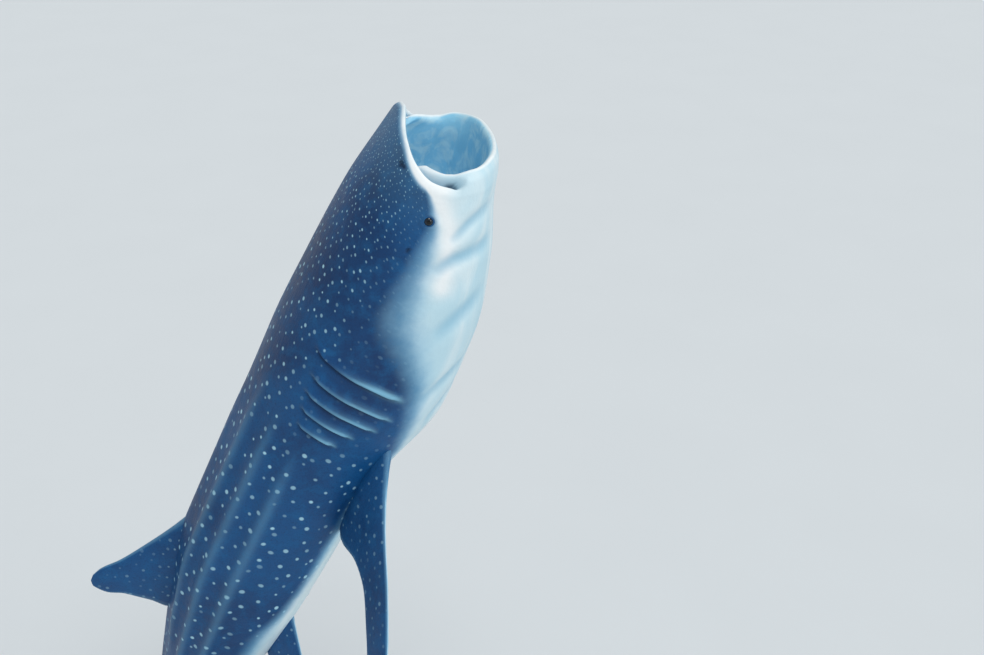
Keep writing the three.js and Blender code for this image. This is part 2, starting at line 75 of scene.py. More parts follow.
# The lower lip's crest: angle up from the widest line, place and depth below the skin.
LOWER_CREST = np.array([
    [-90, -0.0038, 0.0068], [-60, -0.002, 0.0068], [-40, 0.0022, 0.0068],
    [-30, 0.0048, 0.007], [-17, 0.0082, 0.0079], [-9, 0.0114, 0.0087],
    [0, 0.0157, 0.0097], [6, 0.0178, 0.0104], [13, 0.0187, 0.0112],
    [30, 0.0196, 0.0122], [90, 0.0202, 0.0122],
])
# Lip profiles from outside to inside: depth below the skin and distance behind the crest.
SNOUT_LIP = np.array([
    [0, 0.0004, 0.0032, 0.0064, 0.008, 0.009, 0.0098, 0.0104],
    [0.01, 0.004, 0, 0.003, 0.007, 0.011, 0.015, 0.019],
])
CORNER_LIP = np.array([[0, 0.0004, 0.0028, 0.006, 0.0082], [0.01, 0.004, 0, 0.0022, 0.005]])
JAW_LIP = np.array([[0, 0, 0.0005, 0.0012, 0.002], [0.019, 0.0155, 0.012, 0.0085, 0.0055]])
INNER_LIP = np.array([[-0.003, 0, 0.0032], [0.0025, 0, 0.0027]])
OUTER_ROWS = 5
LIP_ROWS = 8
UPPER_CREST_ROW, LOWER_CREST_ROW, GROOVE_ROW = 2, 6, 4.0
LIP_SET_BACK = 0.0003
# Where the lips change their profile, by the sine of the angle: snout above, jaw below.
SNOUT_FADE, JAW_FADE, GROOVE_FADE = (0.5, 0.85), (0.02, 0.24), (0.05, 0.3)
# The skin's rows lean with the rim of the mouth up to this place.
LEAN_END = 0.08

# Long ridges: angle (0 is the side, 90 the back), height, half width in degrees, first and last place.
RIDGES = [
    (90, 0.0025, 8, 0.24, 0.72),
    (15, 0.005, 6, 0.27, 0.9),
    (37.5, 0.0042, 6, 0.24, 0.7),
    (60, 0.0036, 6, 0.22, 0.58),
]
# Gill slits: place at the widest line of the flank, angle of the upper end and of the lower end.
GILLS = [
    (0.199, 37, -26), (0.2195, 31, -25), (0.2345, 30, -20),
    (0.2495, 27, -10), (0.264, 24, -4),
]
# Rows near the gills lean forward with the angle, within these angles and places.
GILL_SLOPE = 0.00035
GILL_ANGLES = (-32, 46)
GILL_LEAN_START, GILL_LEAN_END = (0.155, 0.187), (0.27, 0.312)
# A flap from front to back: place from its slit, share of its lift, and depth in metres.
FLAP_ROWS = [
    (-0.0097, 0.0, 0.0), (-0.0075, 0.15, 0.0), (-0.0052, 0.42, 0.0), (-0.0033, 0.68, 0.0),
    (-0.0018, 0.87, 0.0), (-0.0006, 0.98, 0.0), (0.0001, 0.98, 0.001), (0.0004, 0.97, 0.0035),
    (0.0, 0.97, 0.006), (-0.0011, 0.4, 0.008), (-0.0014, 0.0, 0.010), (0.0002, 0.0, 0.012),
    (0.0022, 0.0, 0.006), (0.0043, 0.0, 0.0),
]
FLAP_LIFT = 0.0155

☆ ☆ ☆

• _STATED GOAL_
Copy all the lines, exactly.

• _REPLY_
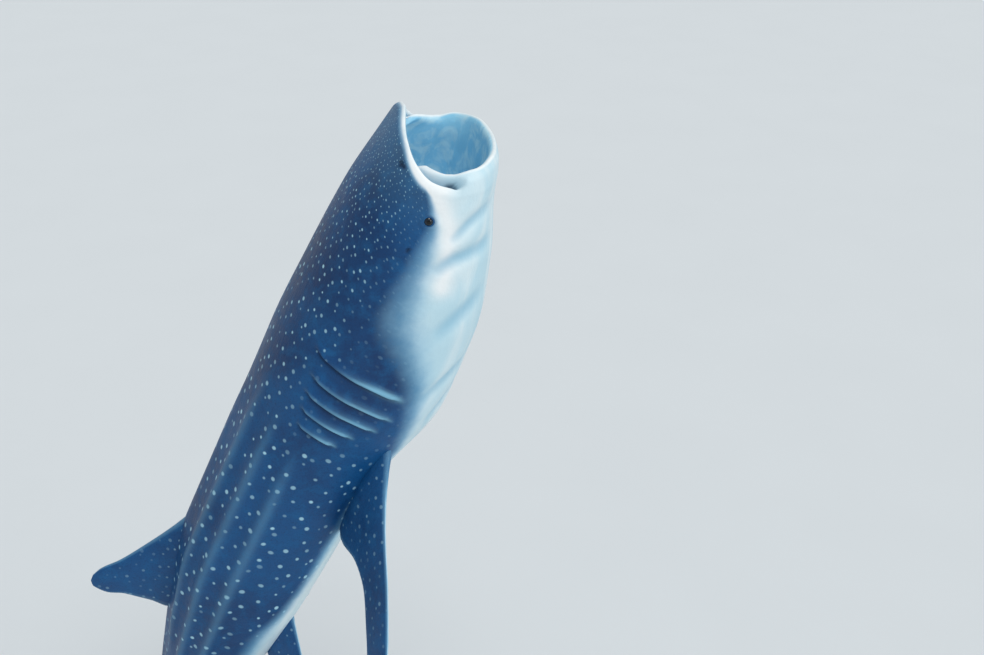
Keep writing the three.js and Blender code for this image. This is part 2, starting at line 75 of scene.py. More parts follow.
# The lower lip's crest: angle up from the widest line, place and depth below the skin.
LOWER_CREST = np.array([
    [-90, -0.0038, 0.0068], [-60, -0.002, 0.0068], [-40, 0.0022, 0.0068],
    [-30, 0.0048, 0.007], [-17, 0.0082, 0.0079], [-9, 0.0114, 0.0087],
    [0, 0.0157, 0.0097], [6, 0.0178, 0.0104], [13, 0.0187, 0.0112],
    [30, 0.0196, 0.0122], [90, 0.0202, 0.0122],
])
# Lip profiles from outside to inside: depth below the skin and distance behind the crest.
SNOUT_LIP = np.array([
    [0, 0.0004, 0.0032, 0.0064, 0.008, 0.009, 0.0098, 0.0104],
    [0.01, 0.004, 0, 0.003, 0.007, 0.011, 0.015, 0.019],
])
CORNER_LIP = np.array([[0, 0.0004, 0.0028, 0.006, 0.0082], [0.01, 0.004, 0, 0.0022, 0.005]])
JAW_LIP = np.array([[0, 0, 0.0005, 0.0012, 0.002], [0.019, 0.0155, 0.012, 0.0085, 0.0055]])
INNER_LIP = np.array([[-0.003, 0, 0.0032], [0.0025, 0, 0.0027]])
OUTER_ROWS = 5
LIP_ROWS = 8
UPPER_CREST_ROW, LOWER_CREST_ROW, GROOVE_ROW = 2, 6, 4.0
LIP_SET_BACK = 0.0003
# Where the lips change their profile, by the sine of the angle: snout above, jaw below.
SNOUT_FADE, JAW_FADE, GROOVE_FADE = (0.5, 0.85), (0.02, 0.24), (0.05, 0.3)
# The skin's rows lean with the rim of the mouth up to this place.
LEAN_END = 0.08

# Long ridges: angle (0 is the side, 90 the back), height, half width in degrees, first and last place.
RIDGES = [
    (90, 0.0025, 8, 0.24, 0.72),
    (15, 0.005, 6, 0.27, 0.9),
    (37.5, 0.0042, 6, 0.24, 0.7),
    (60, 0.0036, 6, 0.22, 0.58),
]
# Gill slits: place at the widest line of the flank, angle of the upper end and of the lower end.
GILLS = [
    (0.199, 37, -26), (0.2195, 31, -25), (0.2345, 30, -20),
    (0.2495, 27, -10), (0.264, 24, -4),
]
# Rows near the gills lean forward with the angle, within these angles and places.
GILL_SLOPE = 0.00035
GILL_ANGLES = (-32, 46)
GILL_LEAN_START, GILL_LEAN_END = (0.155, 0.187), (0.27, 0.312)
# A flap from front to back: place from its slit, share of its lift, and depth in metres.
FLAP_ROWS = [
    (-0.0097, 0.0, 0.0), (-0.0075, 0.15, 0.0), (-0.0052, 0.42, 0.0), (-0.0033, 0.68, 0.0),
    (-0.0018, 0.87, 0.0), (-0.0006, 0.98, 0.0), (0.0001, 0.98, 0.001), (0.0004, 0.97, 0.0035),
    (0.0, 0.97, 0.006), (-0.0011, 0.4, 0.008), (-0.0014, 0.0, 0.010), (0.0002, 0.0, 0.012),
    (0.0022, 0.0, 0.006), (0.0043, 0.0, 0.0),
]
FLAP_LIFT = 0.0155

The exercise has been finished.